When you pitch him the idea of the sticker chart (or whatever you call it,) do it enthusiastically and with a lot of excitement. Let him help you pick out things he wants for complying and following the bedtime rule. In the beginning, it should be easy to earn a sticker, so for the first couple nights, I might give him two reminders to get back in bed and still get his sticker. After that, one reminder (if he still needs it,) down to one and none.
Does this make sense? I should have just emailed you. GAH. Email me if you want to.
xo
I BARELY and only SOMEWHAT have Gabriel sleeping in his own bed, at four. So I have no advice whatsoever, but, hug.

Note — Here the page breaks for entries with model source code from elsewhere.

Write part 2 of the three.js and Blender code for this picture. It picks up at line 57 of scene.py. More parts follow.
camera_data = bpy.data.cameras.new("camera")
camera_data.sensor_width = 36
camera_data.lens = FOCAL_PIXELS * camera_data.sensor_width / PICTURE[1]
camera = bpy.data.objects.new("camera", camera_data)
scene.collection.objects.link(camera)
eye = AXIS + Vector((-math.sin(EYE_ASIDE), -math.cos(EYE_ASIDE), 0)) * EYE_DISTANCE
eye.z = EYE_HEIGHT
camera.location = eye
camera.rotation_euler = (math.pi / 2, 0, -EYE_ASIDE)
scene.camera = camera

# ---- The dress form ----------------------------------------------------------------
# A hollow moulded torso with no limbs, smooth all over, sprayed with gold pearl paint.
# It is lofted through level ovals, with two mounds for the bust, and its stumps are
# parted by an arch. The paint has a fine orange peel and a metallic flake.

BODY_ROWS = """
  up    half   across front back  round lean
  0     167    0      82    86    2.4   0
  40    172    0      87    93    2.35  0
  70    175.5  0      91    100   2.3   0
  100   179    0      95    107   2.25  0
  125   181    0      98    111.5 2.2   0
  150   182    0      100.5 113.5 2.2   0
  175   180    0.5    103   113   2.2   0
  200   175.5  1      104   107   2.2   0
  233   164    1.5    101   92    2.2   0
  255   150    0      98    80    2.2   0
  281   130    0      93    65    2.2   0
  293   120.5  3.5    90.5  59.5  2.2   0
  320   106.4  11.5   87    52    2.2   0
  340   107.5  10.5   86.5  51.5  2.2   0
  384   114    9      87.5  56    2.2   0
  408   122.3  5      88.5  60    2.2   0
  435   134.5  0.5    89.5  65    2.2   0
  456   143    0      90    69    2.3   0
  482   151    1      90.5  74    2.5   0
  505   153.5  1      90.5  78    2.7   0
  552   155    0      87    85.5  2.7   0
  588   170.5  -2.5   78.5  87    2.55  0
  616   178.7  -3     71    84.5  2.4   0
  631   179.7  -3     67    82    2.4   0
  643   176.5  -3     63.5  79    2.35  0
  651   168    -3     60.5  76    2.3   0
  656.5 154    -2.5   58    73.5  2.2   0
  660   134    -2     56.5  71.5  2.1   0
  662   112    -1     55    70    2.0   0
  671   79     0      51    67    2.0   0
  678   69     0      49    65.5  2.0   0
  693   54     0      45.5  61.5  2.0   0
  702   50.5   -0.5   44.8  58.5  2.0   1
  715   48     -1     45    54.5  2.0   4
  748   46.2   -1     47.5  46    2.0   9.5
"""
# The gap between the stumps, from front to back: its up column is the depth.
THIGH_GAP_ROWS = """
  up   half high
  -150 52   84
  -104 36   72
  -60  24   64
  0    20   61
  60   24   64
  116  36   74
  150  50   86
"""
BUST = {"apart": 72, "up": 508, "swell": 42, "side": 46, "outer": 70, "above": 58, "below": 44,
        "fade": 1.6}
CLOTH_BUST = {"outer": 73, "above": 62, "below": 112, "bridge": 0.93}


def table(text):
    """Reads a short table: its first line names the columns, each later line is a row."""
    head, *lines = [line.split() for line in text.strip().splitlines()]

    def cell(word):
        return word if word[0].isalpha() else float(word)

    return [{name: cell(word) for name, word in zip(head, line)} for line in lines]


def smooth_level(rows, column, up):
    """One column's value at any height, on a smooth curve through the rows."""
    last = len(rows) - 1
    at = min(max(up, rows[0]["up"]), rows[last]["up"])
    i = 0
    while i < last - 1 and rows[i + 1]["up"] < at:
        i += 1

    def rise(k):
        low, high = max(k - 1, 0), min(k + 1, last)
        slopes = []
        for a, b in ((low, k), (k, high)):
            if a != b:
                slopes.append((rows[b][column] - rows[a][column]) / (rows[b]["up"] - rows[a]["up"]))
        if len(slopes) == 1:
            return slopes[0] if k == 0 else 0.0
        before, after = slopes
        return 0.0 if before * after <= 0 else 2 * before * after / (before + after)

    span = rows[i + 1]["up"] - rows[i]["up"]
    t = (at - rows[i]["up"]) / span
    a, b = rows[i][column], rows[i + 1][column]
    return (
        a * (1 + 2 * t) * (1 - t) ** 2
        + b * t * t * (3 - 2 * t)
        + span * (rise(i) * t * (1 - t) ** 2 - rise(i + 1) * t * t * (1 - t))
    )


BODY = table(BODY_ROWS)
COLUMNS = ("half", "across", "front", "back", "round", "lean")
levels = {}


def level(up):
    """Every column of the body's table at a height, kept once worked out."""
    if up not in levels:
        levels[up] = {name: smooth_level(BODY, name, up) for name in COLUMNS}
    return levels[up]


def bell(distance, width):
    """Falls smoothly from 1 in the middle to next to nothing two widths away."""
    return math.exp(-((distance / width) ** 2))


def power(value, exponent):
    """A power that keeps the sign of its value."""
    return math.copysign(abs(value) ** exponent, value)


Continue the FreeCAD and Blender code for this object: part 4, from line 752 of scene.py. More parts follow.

A couple of months ago my son (3) started doing this too. (similar any way). He would wake in the middle of the night crying and screaming for his dad and yelling that he “Doesn’t want Dad to go!”. Over and over. He’s super attached to my husband but I’m not sure what set him off. He did it every night for a few weeks and I was just going mental and then he stopped. I don’t know for sure what started or stopped it. I will say that we made sure that Dad always put him to bed at night. And my husband made sure to tell him that he was going to go to work in the morning and wouldn’t see him (he leaves very early) but that he would be back at night. He also told him that he shouldn’t yell in the night because it wakes everyone up. He was told that every night and after awhile it stopped.